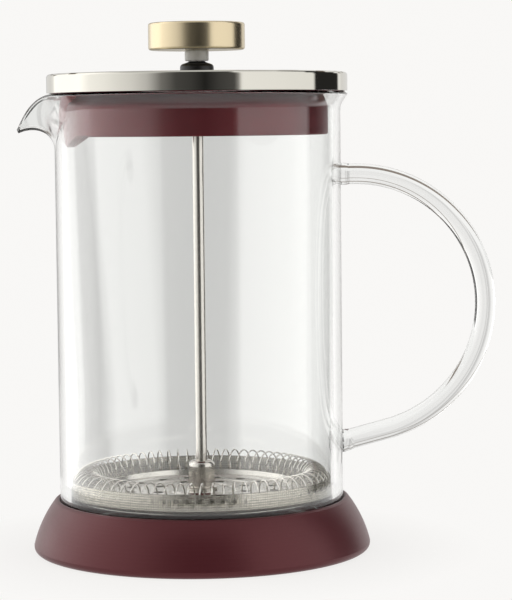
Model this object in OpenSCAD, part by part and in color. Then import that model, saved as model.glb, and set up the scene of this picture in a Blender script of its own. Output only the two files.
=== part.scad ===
// Glass cafetiere (french press): a beaker in a soft foot, with a lid and a plunger.
// Frame: origin at the centre of the foot's underside, +Z up, the handle towards +X and
// the spout towards -X. Millimetres. The plunger is drawn pressed down and the lid shut.

/* [Beaker] */
// Outer diameter of the glass wall
glass_od = 100; // [98:0.5:101]
// Thickness of the glass wall
glass_wall = 3.7; // [3.4:0.1:3.8]
// Thickness of the glass bottom
glass_floor = 3.7; // [3:0.1:4.5]
// Radius of the rounded bottom corner, outside
glass_corner = 9; // [7:0.5:11]
// Height of the rim above the table
rim_z = 160.4; // [160:0.1:160.5]
// How far the rim flares out past the wall
rim_flare = 2.7; // [2:0.1:3.2]

/* [Handle] */
// Diameter of the glass rod that the handle is bent from
handle_d = 7.2; // [6:0.1:7.6]
// Height of the rod's centre line at the upper weld
handle_top_z = 131.7; // [127:0.1:133]
// Radius of the main bow, on the centre line
handle_bow_r = 45.7; // [44:0.1:47]
// Radius of the lower bend, on the centre line
handle_low_r = 46.3; // [44:0.1:47]
// Slope at which the rod comes down to the lower weld
handle_slope = 14.7; // [12:0.1:18]
// Diameter of the bead of glass at each weld
weld_d = 7.8; // [7.6:0.1:9]

/* [Foot] */
// Largest radius of the foot, just above the table
foot_r = 59.4; // [57:0.2:62]
// Height of the foot
foot_h = 18.5; // [16:0.5:20]
// Thickness of the foot under the glass
foot_floor = 3.3; // [2.5:0.1:4]
// Radius of the bow of its side
foot_bow_r = 42; // [36:1:60]

/* [Lid] */
// Outer radius of the steel cap
cap_r = 52.5; // [51.5:0.1:53]
// Underside of the cap's skirt above the table
cap_z = 160.8; // [160.7:0.1:161]
// Height of the cap
cap_h = 6.5; // [6:0.1:8]
// Sheet thickness of the cap
cap_sheet = 0.8; // [0.6:0.1:1]
// Outer radius of the insert's skirt, a loose fit in the glass
skirt_r = 45.6; // [45:0.1:45.8]
// Lower edge of the skirt above the table
skirt_z = 145.6; // [144:0.2:148]
// Radius of the insert's neck, above the skirt's rounded shoulder
neck_r = 41.2; // [41:0.1:42.5]
// Wall thickness of the insert
insert_wall = 2.2; // [1.8:0.1:3]
// Lowest point of the spout baffle above the table
baffle_z = 141.7; // [141.2:0.1:142.5]
// How far the baffle reaches from the axis, into the spout
baffle_reach = 47.5; // [47:0.1:47.6]

/* [Plunger] */
// Diameter of the rod
rod_d = 4; // [3.5:0.1:4.5]
// Radius of the knob
knob_r = 16.9; // [14:0.1:20]
// Height of the knob
knob_h = 9.5; // [8:0.1:12]
// Underside of the knob above the table, plunger down
knob_z = 175.4; // [174:0.1:177]
// Outer radius of the mesh screen's upturned edge
screen_r = 45.9; // [45.5:0.05:46]
// Underside of the screen above the table, plunger down
screen_z = 19.6; // [19:0.1:22]
// Height of the screen's upturned edge
screen_h = 6.8; // [6:0.1:8]
// Radius of one turn of the edge spring, over the wire
spring_turn_r = 4.6; // [4:0.1:4.8]

/* [Hidden] */
$fn = 96;

glass_r = glass_od / 2;
bore_r = glass_r - glass_wall;
glass_z = foot_floor + 0.2;
bore_z = glass_z + glass_floor;
flare_z = rim_z - 6;
rim_round = 1.1;
lip_wall = 2 * rim_round;
flare_step = (rim_z - rim_round - flare_z) / 8;

slip = 0.1;
rod_r = rod_d / 2;
running_fit = 0.05;

cap_top = cap_z + cap_h;
web_h = 3;
web_z = cap_top - cap_sheet - web_h;
flange_r = cap_r - cap_sheet - 0.1;
bush_r = 4.2;
washer_h = 0.6;
nut_h = 2.8;
collar_r = 4.2;
shoulder_z = cap_z - 5.1;
bush_top = cap_top + 4.2;

plate_h = 0.8;
screen_sheet = 0.5;
spiral_z = screen_z + screen_sheet + 0.1;
spring_r = screen_r - screen_sheet - 0.1 - spring_turn_r;
spring_z = spiral_z + 0.1 + spring_turn_r;
hub_r = 4.6;
hub_top = 31.5;
cross_z = screen_z - 0.2 - plate_h;
cross_nut_z = cross_z - 3.6;

// Points of an arc about [cx, cz] from angle a0 to angle a1, for a profile in [radius, z]
function arc(cx, cz, r, a0, a1, steps = 8) =
    [for (i = [0 : steps]) let (a = a0 + (a1 - a0) * i / steps) [cx + r * cos(a), cz + r * sin(a)]];

// Centre of the circle of radius r that has p and q on it and lies on the axis side of them
function bow_centre(p, q, r) =
    let (m = (p + q) / 2, d = q - p, half = norm(d) / 2, u = d / norm(d))
    m + sqrt(r * r - half * half) * [-u[1], u[0]];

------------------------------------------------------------

What you should do:
Write out exactly, please, the lines beginning at the start of the material and ending with the line that holds "the lid shut.", both included.

Exercise response:
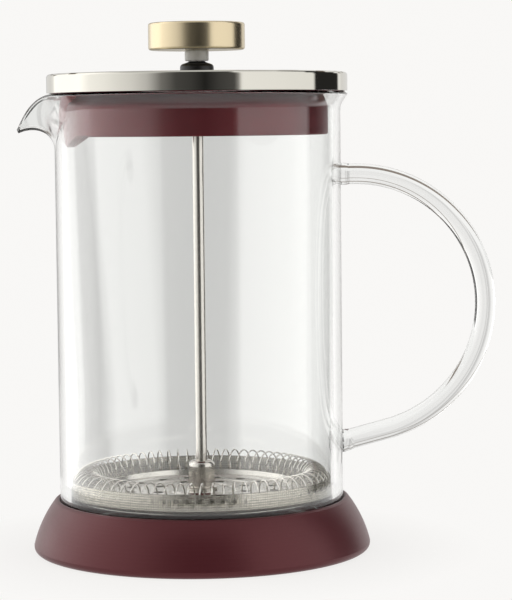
Model this object in OpenSCAD, part by part and in color. Then import that model, saved as model.glb, and set up the scene of this picture in a Blender script of its own. Output only the two files.
=== part.scad ===
// Glass cafetiere (french press): a beaker in a soft foot, with a lid and a plunger.
// Frame: origin at the centre of the foot's underside, +Z up, the handle towards +X and
// the spout towards -X. Millimetres. The plunger is drawn pressed down and the lid shut.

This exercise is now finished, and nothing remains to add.